Burlington, Vermont - February 20, 2009

The Queen City Radio Hour describes itself as "radio worth watching."

"In radio, you're using audio to create pictures, to create images," Jay Craven explained.

Take the image of a Vermonter getting through a cold winter by investing the money she would have spent on fuel oil in pajamas made of bear fur.

It's the kind of home-grown humor show producer Jay Craven hopes will find an audience when the show debuts on Vermont Public Radio Saturday, February 28 at 4 p.m.

"We have high hopes for the Queen City Radio Hour," said Robin Turnau of Vermont Public Radio, "and I'm sure it'll be well-received by our listeners to harken back to old-time radio a bit, but maybe updated to new times."

"In the 1920s, 30s, up until 1948, everyone in the United States listened to their shows on radio," said Nancy Kerr, a communications professor at Champlain College.

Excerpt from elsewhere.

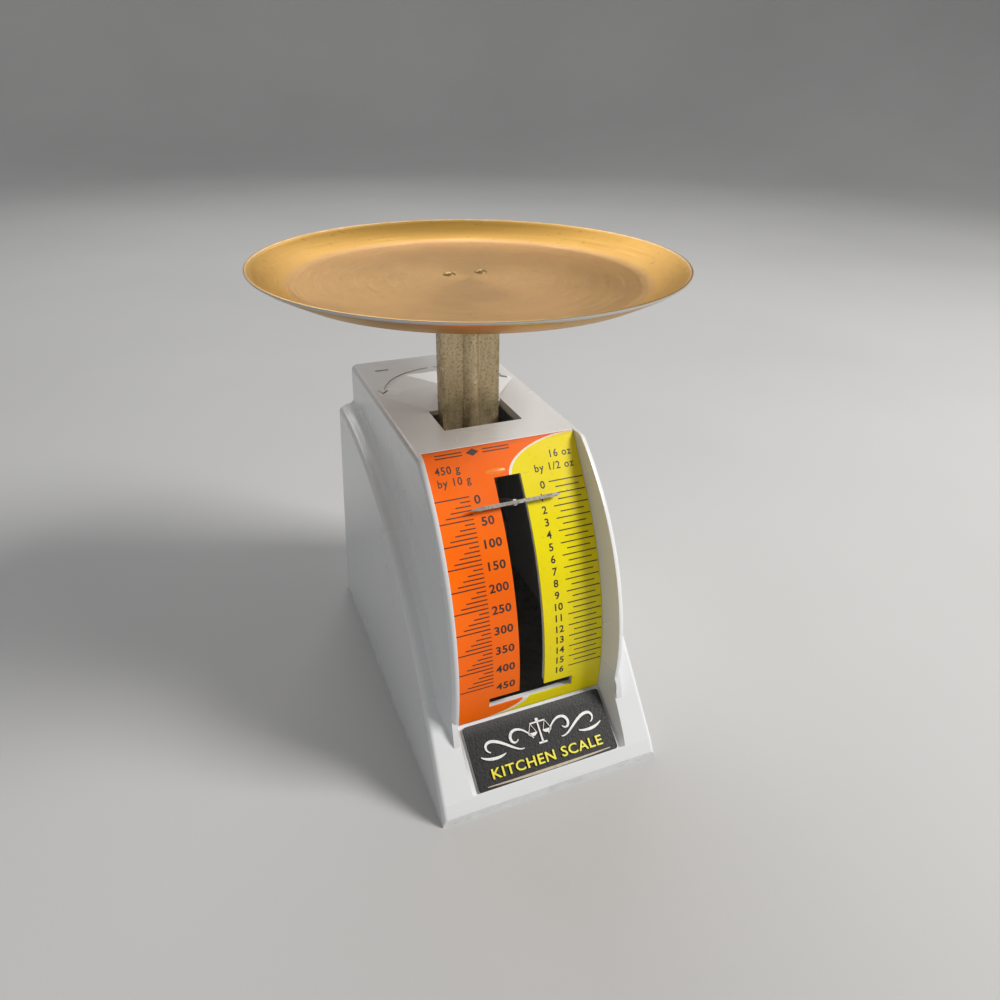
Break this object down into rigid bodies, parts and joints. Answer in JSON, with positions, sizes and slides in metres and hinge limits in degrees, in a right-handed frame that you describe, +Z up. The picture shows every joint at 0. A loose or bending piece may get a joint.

Kerr says the advent of television spelled the demise of many radio comedies, dramas, and concert programs. Now, National Public Radio's Prairie Home Companion is one of the few surviving regular variety shows. Kerr predicts today's visually-driven, fast paced culture will demand snappy, colorful entertainment from a show like this.

"To capture them will be a challenge, I think," she said. "You'll have to have a contemporary storyline and contemporary guests they'll tune in for."

The show promises to reflect life here, using local writers and performers and showcasing timely events like the Lake Champlain quadricentennial celebration.

"The sense of place in Vermont is so strong," Craven said. "Why wouldn't we have our own entertainment?"

He hopes to expand the Queen City Radio Hour from its current quarterly schedule to a bi-monthly or monthly feature.